Re: PHIL: Re: low profile

Mark Hoheisel (
Tue, 15 Oct 1996 01:56:34 -0400

Michael Butler wrote:
> How do you measure the "betterness"?

> Occam's razor: don't complicate theories beyond necessity. Sounds
> good. OK, say my theory of everything (TOE) is: "God did it." Hard to
> get simpler than that, no? You say your necessity is different from
> mine? *Ah...* QED.

Perhaps you measure the 'betterness' in falsifiability. The problem
with God-did-it TOE, or many conspiracy theories, or at least some of
the low-profile theories, is that they're too robust.
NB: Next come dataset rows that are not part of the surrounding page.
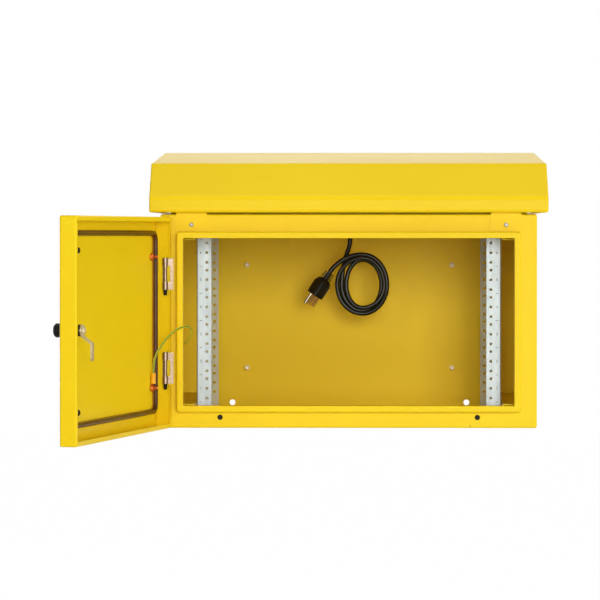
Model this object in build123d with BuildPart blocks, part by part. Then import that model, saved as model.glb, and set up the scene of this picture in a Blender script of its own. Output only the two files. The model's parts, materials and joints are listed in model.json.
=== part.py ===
"""Wall-mount rack cabinet of six rack units, with a hinged door, a rain hood and two top fans.

Frame: +X to the right, +Y towards the wall, +Z up. The origin is the centre of the four
wall holes, on the back face that meets the wall. The door stands open.
All sizes are in millimetres.
"""

import os
from math import atan2, cos, degrees, pi, radians, sin, tan

from build123d import *

# ------------------------------------------------------------------ cabinet box
body_width = 607.0
body_height = 345.0
body_depth = 500.0
body_sheet = 1.9
body_corner = 3.5  # outer radius of the four long edges
front_bend = 3.0  # outer radius where the front frame folds back
front_return = 7.0  # how far the front frame's folded edge reaches back

wall_hole_side_inset = 100.3  # from the cabinet's sides
wall_hole_end_inset = 20.5  # from its top and bottom
wall_hole_diameter = 10.0

panel_stud_pitch_x = 355.6
panel_stud_pitch_z = 177.8
panel_stud_diameter = 6.0
panel_stud_length = 20.0
panel_stud_drop = 2.5  # the stud pattern sits this far below mid-height
weld_collar_height = 1.2
weld_collar_margin = 1.5  # how far a weld collar stands out round its stud

# Front collar, a channel folded forward round the door opening
collar_side_land = 26.5  # front face left bare beside the collar
collar_end_land = 27.25  # front face left bare above and below it, on average
collar_drop = 1.25  # its centre is this far below mid-height
collar_reach = 17.5
collar_band = 10.3  # width of the flat land that the gasket meets
collar_corner = 5.0
collar_hem = 4.0  # how far the inner hem runs back past the front face
collar_bend = 2.5
opening_corner = 1.8
opening_bend = 0.6

seam_from = -190.0
seam_to = 195.5
seam_height = 13.7  # above the cabinet's bottom
seam_width = 0.6
seam_depth = 0.5
seam_notch_width = 1.6
seam_notch_height = 4.5

frame_plug_spacing = 415.0
frame_plug_height = 17.2  # above the cabinet's bottom
plug_hole_diameter = 6.5
plug_head_diameter = 8.6
plug_head_height = 1.6
plug_stem_clearance = 0.15
plug_stem_length = 7.0

# ------------------------------------------------------------------ rack rails and their channels
rack_units = 6
unit_pitch = 44.45
hole_in_unit = (6.35, 22.225, 38.1)  # hole heights inside one unit
rail_hole_spacing = 465.1
rail_hole_diameter = 4.8
rail_flange = 24.0
rail_inner_edge = 225.4  # from the cabinet's middle
rail_leg = 30.0
rail_sheet = 2.0
rail_end_gap = 7.0  # from a rail's end to the cabinet's outside
rail_hole_drops = {"front": 1.3, "rear": 4.2}  # the middle of the holes, below the cabinet's middle
rail_bend = 2.5
front_rail_depth = 103.0  # behind the front face
rear_rail_setback = 54.0  # in front of the wall

channel_sheet = 2.0
lower_channel_height = 36.0
upper_channel_height = 40.0
channel_front = 20.0  # behind the front face
channel_back_gap = 2.0
channel_side_gap = 2.6
channel_bend = 2.5

rail_bolt_diameter = 6.0
rail_bolt_setback = 18.0  # behind the rail's front face
bolt_clearance = 0.25
bolt_head_flats = 10.0
bolt_head_height = 4.0
bolt_nut_height = 5.0
bolt_end = 2.0  # thread that shows past a nut
nut_play = 0.08  # radial play of a nut on its thread

# ------------------------------------------------------------------ top fans, vent and cord entry
fan_size = 119.0
fan_height = 25.0
fan_spacing = 300.0  # between the two fans' shafts
fan_corner = 5.0
fan_strut_margin = 1.0  # a strut ends this far inside the barrel's outside
fan_bore = 113.0
fan_hole_pitch = 105.0
fan_hub_diameter = 40.0
fan_blade_gap = 2.5  # blade tip to the bore
fan_blades = 7
fan_plate = 4.0  # the motor plate under the hub
fan_strut = 6.0
fan_shaft_diameter = 4.0
fan_shaft_play = 0.06
fan_shaft_length = 12.0
fan_flange = 4.0
fan_barrel = 117.6
fan_hub_gap = 1.0
fan_top_gap = 3.0  # hub to the ceiling
fan_blade_sheet = 1.8
fan_root_chord = 20.0
fan_root_pitch = 42.0  # degrees from level
fan_tip_chord = 30.0
fan_tip_pitch = 24.0
guard_sheet = 1.0
guard_ring = 2.0
guard_pitch = 12.0  # between rings
guard_hub = 16.0
guard_rings = 3
guard_ear = 5.0
guard_arm = 3.0
fan_screw_diameter = 4.0
fan_nut_flats = 7.0
fan_nut_height = 3.2

upstand_side_gap = 13.5  # inside the cabinet's sides
upstand_front = 40.0  # behind the front face
upstand_back = 40.0  # in front of the wall
upstand_height = 22.0
upstand_sheet = 1.5
upstand_corner = 8.0

terminal_box_width = 70.0
terminal_box_depth = 50.0
terminal_box_height = 25.0
terminal_box_corner = 4.0

cord_diameter = 7.8
cord_exit_x = 1.5
cord_exit_setback = 120.0  # in front of the wall
gland_thread_diameter = 12.0
gland_thread_height = 8.0
gland_flats = 19.0
gland_hex_height = 6.0
gland_dome_height = 12.0
gland_dome_diameter = 17.0
gland_relief_height = 15.0
gland_relief_diameter = 11.0
gland_tip_diameter = 9.2

# ------------------------------------------------------------------ rain hood
hood_overhang = 17.5  # past the cabinet's sides
hood_front = 22.0  # the skirt stands this far in front of the front face
hood_gap = 2.6  # skirt above the cabinet's top
hood_skirt = 24.1
hood_slope_rise = 56.0
hood_slope_run = 71.0
hood_top_rise = 26.4
hood_sheet = 1.5
hood_hem_radius = 5.0
hood_skirt_bend = 12.0
hood_bend = 4.0
hood_end_bend = 3.0
hood_return = 14.0  # the flange folded in along the bottom
hood_back_lift = 14.0  # the back wall stops this far above the skirt's lower edge
hood_tab_inset = 25.0  # inside the cabinet's sides
hood_tab_width = 49.8
hood_tab_drop = 28.0  # below the cabinet's top
hood_foot = 24.0
hood_foot_width = 50.0
hood_foot_spacing = 380.0
hood_screw_height = 17.3  # below the cabinet's top
hood_screw_diameter = 4.0
hood_screw_head = 7.0
screw_head_height = 2.2
hood_screw_length = 9.0

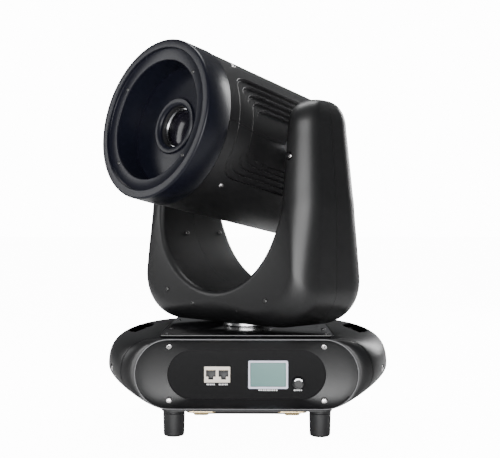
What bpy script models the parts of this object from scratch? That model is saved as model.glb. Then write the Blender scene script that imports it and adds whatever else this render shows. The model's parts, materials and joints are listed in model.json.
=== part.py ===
"""A moving head stage light: a lens-shaped base, a panning yoke and a tilting head.

The origin is on the pan axis, on the underside of the base pan. +Z is up and the front panel
faces -Y. At rest the yoke is panned by PAN_REST and the head is tilted by TILT_REST.
"""

import math

import bmesh
import bpy

# Driving dimensions, in metres.
GAP = 0.0003  # between pieces that touch
WALL = 0.003  # moulded covers
SHEET = 0.002  # pressed plates
STEEL_PLATE = 0.003  # the yoke's and the head's frames

PAN_REST = math.radians(-45)
TILT_REST = math.radians(-11)
TILT_AXIS_HEIGHT = 0.3355

STEPS = 7  # along each quarter of the base's outlines
BASE_HALF_WIDTH = 0.185
BASE_HALF_DEPTH = 0.135
BASE_ROUNDING = 0.135  # depth of the rounding from the middle to the front and the rear
BASE_MIDDLE = 0.0555  # height of the widest line of the base
BASE_TOP = 0.1012
BASE_BOTTOM = 0.0065
UPPER_PULLS = ((0.185, 0.090), (0.167, 0.1012))  # handles of the curve over each end
LOWER_PULLS = ((0.146, 0.028), (0.185, 0.040))  # handles of the curve under each end
PLATE_HALF_WIDTH = 0.106  # the flat middle between the two end shells

FACE_HALF_WIDTH = 0.137
FACE_HALF_HEIGHT = 0.043
FACE_HEIGHT = 0.0535  # centre of the front and rear faces
PANEL_HEIGHT = 0.0515  # centre of the panels
RIM_WIDTH = 0.0025
RIM_SHARE = 0.36  # how far up the rounding the frames reach
SHELL_SHARE = 0.388  # where the end shells take over
DISH_DEPTH = 0.011
PANEL_HALF_WIDTH = 0.0975
PANEL_HALF_HEIGHT = 0.0305
PANEL_LAP = 0.004

FOOT_STAND = 0.0285  # how far the feet stand below the pan
FOOT_RADIUS = 0.014
FOOT_X = 0.0915
FOOT_Y = 0.098
LOCK_X = 0.056
LOCK_INSET = 0.0165  # from the front and the rear of the base
LOCK_HALF_LENGTH = 0.018
LOCK_HALF_WIDTH = 0.0055
LOCK_DEPTH = 0.0052
PAN_INSET = 0.010
PAN_CORNER = 0.012
PLATE_INSET = 0.0045

HANDLE_X = 0.1445
HANDLE_HALF_LENGTH = 0.064
HANDLE_HALF_WIDTH = 0.0165
HANDLE_BAR_HALF_WIDTH = 0.0055
HANDLE_BAR_DROP = 0.009  # from the top of the posts to the grip
HANDLE_CLEARANCE = 0.0015  # between the posts and the shell

DISPLAY_X = 0.0265
DISPLAY_HALF_WIDTH = 0.0245
DISPLAY_HALF_HEIGHT = 0.0173
DISPLAY_RIM = 0.0026
DISPLAY_FRAME_HEIGHT = 0.0018
SCREEN_STAND = 0.001  # how far the screen stands in front of the panel
NETWORK_X = -0.0362
NETWORK_HALF_WIDTH = 0.016
NETWORK_HALF_HEIGHT = 0.0098
KNOB_X = 0.0632
KNOB_HEIGHT = 0.0423
KNOB_RADIUS = 0.0072
KNOB_LENGTH = 0.011
KNOB_TRAVEL = 0.0015
KNOB_SHAFT_RADIUS = 0.003
BOARD_DISTANCE = 0.012  # control board behind the panel
BOARD_HALF_HEIGHT = 0.030
SUPPLY_HEIGHT = 0.042
POWER_X = -0.050
DMX_X = 0.030
DMX_PITCH = 0.036
DMX_RADIUS = 0.0118
DMX_WALL = 0.0022
DMX_FLANGE = 0.003
INLET_HALF_WIDTH = 0.014
INLET_HALF_HEIGHT = 0.010
INLET_WALL = 0.0025
INLET_DEPTH = 0.022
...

My sense of
occam's razor is to pick the simplest theory that fits the facts.
Typically that produces a fragile theory.
Given zero evidence of ETs there are two sets of theories: low profile
(including zoo hypothesis), and they-ain't-there (including 'well maybe
they're there but there is really far away' etc.)
The low profile set (like the God TOE) is almost immune to
falsification. The No-ET set crashes with any evidence of ET's at all.
Low profile or God TOE or conspiracy theories are not simple when the
standard of simplicity is easy falsifiability.
What I meant to suggest with the 'Anvil of Stars' reference and
comments on 'What's natural life?' is that having superhuman
intelligences engaging in contests with active deception, means that
there's nothing much from a merely human, still 20th century, point of
view that could possibly falsify the core theory. Ditto for God TOE.
What could possibly be acccepted as conclusive evidence against it?